### Description of the task
The records below hold a stretch from the line with "for name, make" through the line with "nodes[node].hide_render = nodes[node].hide_viewport"; return exactly those lines, ends included, and nothing more.

begin Records supplied

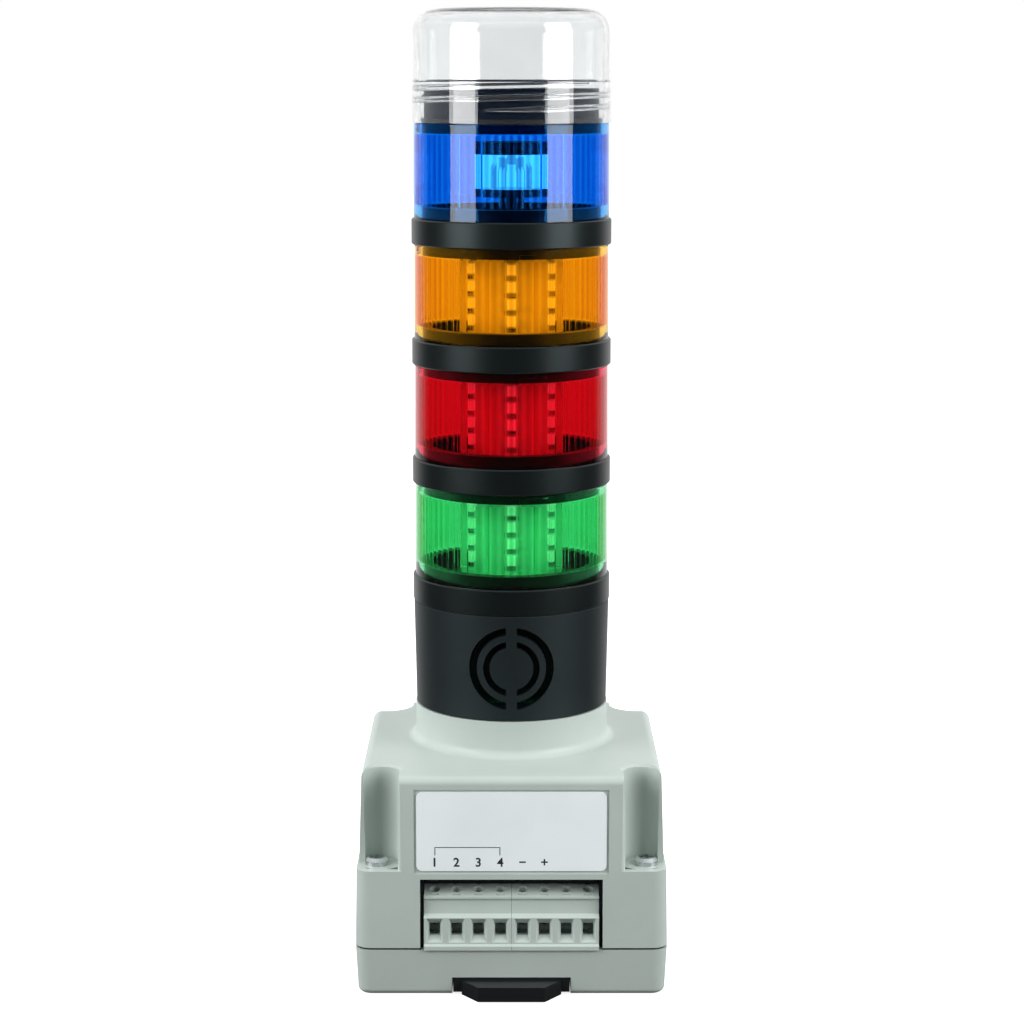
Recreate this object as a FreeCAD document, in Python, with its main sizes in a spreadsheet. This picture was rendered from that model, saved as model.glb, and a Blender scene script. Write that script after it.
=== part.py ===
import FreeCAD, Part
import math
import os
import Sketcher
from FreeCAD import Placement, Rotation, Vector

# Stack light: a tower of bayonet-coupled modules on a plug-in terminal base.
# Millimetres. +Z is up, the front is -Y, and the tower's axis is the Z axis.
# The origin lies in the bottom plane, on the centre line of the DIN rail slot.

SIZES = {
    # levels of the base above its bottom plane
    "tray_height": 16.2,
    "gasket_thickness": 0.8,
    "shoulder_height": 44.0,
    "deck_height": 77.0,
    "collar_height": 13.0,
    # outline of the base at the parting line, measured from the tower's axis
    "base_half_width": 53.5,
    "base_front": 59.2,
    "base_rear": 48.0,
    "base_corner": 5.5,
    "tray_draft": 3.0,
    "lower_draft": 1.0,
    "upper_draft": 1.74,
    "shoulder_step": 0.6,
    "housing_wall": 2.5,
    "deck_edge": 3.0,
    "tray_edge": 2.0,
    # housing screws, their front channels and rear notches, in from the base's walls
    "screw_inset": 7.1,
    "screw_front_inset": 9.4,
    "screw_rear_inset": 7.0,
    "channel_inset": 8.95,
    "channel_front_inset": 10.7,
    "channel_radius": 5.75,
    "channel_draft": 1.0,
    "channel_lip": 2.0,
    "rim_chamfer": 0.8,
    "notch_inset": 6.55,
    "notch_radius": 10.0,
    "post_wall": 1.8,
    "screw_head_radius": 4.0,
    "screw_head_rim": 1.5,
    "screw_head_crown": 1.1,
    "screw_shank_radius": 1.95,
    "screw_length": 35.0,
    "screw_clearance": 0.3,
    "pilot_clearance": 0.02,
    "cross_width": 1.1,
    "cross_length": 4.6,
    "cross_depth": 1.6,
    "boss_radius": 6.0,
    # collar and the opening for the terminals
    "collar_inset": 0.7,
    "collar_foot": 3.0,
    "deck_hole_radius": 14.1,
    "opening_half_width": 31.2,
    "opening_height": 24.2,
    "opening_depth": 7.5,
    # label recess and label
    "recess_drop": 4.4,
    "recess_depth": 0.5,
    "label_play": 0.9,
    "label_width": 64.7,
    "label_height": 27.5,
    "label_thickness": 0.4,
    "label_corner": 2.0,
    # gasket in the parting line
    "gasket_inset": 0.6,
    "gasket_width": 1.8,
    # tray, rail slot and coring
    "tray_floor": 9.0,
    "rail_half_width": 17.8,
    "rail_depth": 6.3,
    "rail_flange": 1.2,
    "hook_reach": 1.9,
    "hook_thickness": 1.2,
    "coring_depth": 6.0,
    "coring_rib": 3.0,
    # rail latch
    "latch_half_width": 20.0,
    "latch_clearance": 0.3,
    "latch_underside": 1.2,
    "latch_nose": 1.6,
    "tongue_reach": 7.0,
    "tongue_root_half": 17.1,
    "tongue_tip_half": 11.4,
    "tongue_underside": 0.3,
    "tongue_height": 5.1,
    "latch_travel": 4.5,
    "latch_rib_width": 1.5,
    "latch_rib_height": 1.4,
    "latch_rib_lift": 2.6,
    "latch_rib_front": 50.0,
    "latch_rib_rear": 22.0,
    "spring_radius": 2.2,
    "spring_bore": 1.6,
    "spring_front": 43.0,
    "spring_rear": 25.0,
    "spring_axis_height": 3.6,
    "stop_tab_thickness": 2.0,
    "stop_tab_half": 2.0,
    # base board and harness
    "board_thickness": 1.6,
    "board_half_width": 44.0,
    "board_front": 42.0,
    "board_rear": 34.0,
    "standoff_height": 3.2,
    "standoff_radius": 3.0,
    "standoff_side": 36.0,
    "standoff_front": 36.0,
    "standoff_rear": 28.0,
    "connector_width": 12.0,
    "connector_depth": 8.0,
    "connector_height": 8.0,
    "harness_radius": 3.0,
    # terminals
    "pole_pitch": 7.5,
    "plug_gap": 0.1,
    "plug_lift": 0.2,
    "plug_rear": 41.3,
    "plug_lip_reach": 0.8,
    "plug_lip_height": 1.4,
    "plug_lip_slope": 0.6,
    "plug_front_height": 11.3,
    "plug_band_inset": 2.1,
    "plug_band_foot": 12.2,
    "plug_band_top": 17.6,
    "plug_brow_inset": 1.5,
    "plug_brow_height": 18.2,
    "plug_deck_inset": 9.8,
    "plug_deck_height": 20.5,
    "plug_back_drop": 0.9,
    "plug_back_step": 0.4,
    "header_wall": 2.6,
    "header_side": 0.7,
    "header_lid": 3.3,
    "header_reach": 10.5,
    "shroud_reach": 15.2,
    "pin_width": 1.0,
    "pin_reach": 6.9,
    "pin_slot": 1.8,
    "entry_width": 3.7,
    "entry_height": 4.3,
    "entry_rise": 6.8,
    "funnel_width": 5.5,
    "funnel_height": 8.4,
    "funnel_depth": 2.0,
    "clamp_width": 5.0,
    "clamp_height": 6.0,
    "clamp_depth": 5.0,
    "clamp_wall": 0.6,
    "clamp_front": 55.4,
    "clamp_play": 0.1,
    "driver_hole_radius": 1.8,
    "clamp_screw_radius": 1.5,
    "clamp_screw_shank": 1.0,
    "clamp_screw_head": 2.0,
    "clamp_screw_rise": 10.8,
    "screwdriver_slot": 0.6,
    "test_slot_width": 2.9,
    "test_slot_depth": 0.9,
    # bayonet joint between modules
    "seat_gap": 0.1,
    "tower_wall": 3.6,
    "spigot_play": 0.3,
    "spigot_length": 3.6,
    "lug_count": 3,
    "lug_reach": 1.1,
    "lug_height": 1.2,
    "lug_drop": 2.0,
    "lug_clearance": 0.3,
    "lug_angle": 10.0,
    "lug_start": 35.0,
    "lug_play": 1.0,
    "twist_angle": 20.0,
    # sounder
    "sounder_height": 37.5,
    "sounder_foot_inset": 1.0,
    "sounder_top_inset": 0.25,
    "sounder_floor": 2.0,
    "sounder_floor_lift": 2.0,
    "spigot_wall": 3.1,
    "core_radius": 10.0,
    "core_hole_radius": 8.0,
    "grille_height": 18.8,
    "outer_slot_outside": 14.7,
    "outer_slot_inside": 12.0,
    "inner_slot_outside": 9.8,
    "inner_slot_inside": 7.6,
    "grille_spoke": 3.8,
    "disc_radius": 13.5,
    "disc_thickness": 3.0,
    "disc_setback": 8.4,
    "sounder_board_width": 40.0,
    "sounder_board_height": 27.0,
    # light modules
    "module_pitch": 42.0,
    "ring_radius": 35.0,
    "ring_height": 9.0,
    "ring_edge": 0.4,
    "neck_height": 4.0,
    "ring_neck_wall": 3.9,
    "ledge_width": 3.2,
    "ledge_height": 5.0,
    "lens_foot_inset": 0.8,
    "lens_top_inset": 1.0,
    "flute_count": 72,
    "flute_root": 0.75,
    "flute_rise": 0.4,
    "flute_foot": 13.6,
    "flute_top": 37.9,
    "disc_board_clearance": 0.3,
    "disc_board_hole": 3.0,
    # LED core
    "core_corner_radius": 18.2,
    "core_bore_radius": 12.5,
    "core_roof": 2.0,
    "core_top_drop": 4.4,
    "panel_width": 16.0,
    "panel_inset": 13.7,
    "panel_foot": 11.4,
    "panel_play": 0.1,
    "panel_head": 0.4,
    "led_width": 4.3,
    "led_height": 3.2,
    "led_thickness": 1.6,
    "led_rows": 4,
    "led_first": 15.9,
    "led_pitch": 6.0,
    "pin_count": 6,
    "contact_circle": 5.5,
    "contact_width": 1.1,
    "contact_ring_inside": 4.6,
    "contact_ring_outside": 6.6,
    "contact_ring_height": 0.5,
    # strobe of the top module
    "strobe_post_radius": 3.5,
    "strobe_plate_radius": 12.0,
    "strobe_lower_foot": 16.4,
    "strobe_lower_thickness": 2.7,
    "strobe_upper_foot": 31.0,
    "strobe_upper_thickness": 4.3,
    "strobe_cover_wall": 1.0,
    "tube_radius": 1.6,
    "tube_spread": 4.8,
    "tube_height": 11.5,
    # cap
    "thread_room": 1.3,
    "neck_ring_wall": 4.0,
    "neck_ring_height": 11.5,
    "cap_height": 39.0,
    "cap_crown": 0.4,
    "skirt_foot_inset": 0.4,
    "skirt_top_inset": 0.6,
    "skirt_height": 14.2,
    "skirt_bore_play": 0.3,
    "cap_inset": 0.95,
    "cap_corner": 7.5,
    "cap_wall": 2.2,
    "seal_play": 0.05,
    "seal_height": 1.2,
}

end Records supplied
begin Records supplied

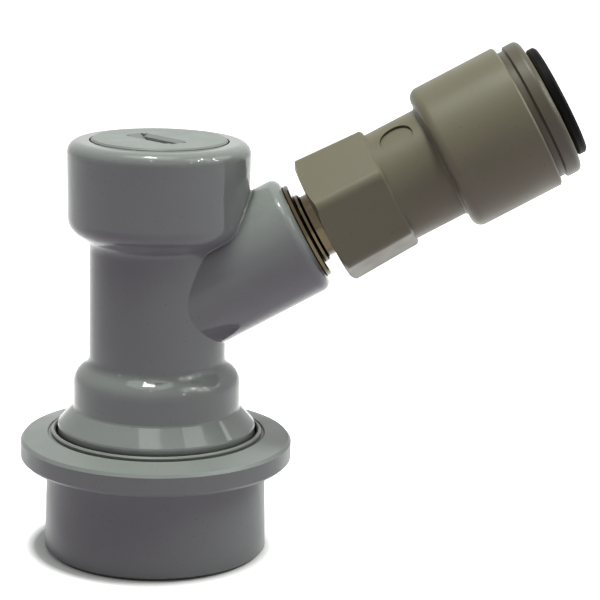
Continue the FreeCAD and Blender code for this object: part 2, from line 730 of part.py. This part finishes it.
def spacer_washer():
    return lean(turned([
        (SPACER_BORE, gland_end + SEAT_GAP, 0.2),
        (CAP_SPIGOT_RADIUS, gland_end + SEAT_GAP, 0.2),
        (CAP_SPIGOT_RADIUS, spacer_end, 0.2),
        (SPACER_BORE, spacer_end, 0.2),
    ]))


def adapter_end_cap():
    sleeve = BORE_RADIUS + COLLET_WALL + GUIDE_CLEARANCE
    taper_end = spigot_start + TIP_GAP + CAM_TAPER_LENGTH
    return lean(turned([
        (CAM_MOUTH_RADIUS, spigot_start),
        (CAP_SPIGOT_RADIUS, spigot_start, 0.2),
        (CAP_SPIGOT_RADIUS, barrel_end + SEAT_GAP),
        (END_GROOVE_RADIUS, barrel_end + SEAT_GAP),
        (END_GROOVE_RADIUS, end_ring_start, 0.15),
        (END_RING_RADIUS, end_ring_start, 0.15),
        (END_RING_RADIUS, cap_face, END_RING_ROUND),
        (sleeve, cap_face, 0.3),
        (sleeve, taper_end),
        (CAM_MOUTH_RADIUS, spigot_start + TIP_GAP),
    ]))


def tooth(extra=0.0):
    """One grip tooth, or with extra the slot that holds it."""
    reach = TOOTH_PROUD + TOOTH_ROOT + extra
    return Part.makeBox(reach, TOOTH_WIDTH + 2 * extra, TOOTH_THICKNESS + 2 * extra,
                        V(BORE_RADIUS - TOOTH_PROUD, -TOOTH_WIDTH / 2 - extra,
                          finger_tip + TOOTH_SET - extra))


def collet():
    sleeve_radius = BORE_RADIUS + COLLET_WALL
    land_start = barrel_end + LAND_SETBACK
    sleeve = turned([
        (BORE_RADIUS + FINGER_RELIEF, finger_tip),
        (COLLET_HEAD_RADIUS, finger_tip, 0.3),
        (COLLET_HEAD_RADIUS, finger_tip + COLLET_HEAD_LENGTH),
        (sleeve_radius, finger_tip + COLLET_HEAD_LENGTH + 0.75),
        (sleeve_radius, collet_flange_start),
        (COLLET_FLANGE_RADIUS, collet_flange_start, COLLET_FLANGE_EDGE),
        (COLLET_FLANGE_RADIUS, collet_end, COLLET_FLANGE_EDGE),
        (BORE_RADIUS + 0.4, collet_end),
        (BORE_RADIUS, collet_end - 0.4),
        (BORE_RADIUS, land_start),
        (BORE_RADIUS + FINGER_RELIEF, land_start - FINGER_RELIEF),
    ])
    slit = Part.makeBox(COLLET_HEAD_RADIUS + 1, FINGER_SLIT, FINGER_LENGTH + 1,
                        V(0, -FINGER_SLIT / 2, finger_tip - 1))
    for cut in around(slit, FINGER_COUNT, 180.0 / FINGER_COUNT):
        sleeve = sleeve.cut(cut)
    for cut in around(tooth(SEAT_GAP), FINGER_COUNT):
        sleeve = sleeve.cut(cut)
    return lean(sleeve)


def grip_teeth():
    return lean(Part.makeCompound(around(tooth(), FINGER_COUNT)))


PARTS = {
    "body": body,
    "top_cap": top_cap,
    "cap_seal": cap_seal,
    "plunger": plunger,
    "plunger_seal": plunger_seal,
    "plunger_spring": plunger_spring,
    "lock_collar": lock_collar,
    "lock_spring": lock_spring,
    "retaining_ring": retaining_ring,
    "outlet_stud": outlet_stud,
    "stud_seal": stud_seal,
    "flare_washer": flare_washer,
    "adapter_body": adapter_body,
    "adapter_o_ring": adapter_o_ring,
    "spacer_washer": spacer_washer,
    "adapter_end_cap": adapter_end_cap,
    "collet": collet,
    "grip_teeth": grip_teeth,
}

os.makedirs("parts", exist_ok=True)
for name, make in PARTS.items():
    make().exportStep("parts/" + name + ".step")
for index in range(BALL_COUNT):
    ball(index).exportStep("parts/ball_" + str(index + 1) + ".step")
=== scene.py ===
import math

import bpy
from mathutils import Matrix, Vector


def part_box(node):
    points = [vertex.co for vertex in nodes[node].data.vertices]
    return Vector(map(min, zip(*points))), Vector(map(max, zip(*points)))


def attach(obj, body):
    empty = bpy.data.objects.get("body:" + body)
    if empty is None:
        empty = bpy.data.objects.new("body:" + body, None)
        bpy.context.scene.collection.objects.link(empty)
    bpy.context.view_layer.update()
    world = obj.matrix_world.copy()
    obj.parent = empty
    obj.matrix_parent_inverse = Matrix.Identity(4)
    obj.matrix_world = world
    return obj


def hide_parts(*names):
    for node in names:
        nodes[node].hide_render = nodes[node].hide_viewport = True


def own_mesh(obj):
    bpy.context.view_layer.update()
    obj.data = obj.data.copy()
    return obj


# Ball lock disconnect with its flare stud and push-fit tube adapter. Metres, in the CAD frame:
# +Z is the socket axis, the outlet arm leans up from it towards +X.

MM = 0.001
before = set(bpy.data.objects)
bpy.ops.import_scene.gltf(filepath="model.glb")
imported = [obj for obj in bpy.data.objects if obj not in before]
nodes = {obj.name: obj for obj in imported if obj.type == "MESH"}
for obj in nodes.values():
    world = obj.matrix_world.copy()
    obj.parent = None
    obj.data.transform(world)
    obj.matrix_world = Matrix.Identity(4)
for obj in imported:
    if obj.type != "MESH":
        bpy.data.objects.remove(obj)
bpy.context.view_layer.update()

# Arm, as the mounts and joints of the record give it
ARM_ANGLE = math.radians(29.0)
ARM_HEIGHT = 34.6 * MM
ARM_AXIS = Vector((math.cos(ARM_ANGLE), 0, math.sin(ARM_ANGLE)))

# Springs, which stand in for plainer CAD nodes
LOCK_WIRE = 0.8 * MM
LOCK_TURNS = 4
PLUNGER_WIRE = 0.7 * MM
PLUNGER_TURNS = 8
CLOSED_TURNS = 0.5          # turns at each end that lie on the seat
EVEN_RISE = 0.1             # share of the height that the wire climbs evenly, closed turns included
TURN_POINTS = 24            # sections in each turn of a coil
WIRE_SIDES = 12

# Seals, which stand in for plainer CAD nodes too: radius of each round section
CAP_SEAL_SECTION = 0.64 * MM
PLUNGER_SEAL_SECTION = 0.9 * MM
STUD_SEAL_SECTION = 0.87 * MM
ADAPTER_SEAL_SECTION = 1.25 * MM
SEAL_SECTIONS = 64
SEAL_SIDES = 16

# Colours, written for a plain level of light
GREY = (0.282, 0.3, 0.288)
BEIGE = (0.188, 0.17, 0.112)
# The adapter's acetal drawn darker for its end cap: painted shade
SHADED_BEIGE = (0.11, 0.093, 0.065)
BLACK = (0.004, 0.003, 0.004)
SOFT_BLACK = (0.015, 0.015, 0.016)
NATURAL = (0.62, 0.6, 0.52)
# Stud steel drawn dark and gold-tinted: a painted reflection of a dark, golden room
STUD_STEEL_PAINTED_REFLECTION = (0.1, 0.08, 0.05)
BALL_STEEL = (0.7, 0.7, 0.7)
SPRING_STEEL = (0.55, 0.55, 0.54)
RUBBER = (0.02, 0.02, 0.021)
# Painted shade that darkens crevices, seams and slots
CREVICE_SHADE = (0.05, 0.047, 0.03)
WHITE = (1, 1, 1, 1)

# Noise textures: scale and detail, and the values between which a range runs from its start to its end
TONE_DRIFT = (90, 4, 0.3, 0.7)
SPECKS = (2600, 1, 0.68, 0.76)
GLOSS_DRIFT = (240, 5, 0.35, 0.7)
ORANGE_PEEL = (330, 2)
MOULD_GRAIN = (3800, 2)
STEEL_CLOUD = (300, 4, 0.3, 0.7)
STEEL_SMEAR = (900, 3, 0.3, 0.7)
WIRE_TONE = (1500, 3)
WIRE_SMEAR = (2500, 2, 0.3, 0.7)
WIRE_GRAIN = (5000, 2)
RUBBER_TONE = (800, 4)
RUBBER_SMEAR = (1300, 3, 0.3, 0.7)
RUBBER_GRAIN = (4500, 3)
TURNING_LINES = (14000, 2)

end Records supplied

### Exercise solution
for name, make in PARTS.items():
    make().exportStep("parts/" + name + ".step")
for index in range(BALL_COUNT):
    ball(index).exportStep("parts/ball_" + str(index + 1) + ".step")
=== scene.py ===
import math

import bpy
from mathutils import Matrix, Vector


def part_box(node):
    points = [vertex.co for vertex in nodes[node].data.vertices]
    return Vector(map(min, zip(*points))), Vector(map(max, zip(*points)))


def attach(obj, body):
    empty = bpy.data.objects.get("body:" + body)
    if empty is None:
        empty = bpy.data.objects.new("body:" + body, None)
        bpy.context.scene.collection.objects.link(empty)
    bpy.context.view_layer.update()
    world = obj.matrix_world.copy()
    obj.parent = empty
    obj.matrix_parent_inverse = Matrix.Identity(4)
    obj.matrix_world = world
    return obj


def hide_parts(*names):
    for node in names:
        nodes[node].hide_render = nodes[node].hide_viewport = True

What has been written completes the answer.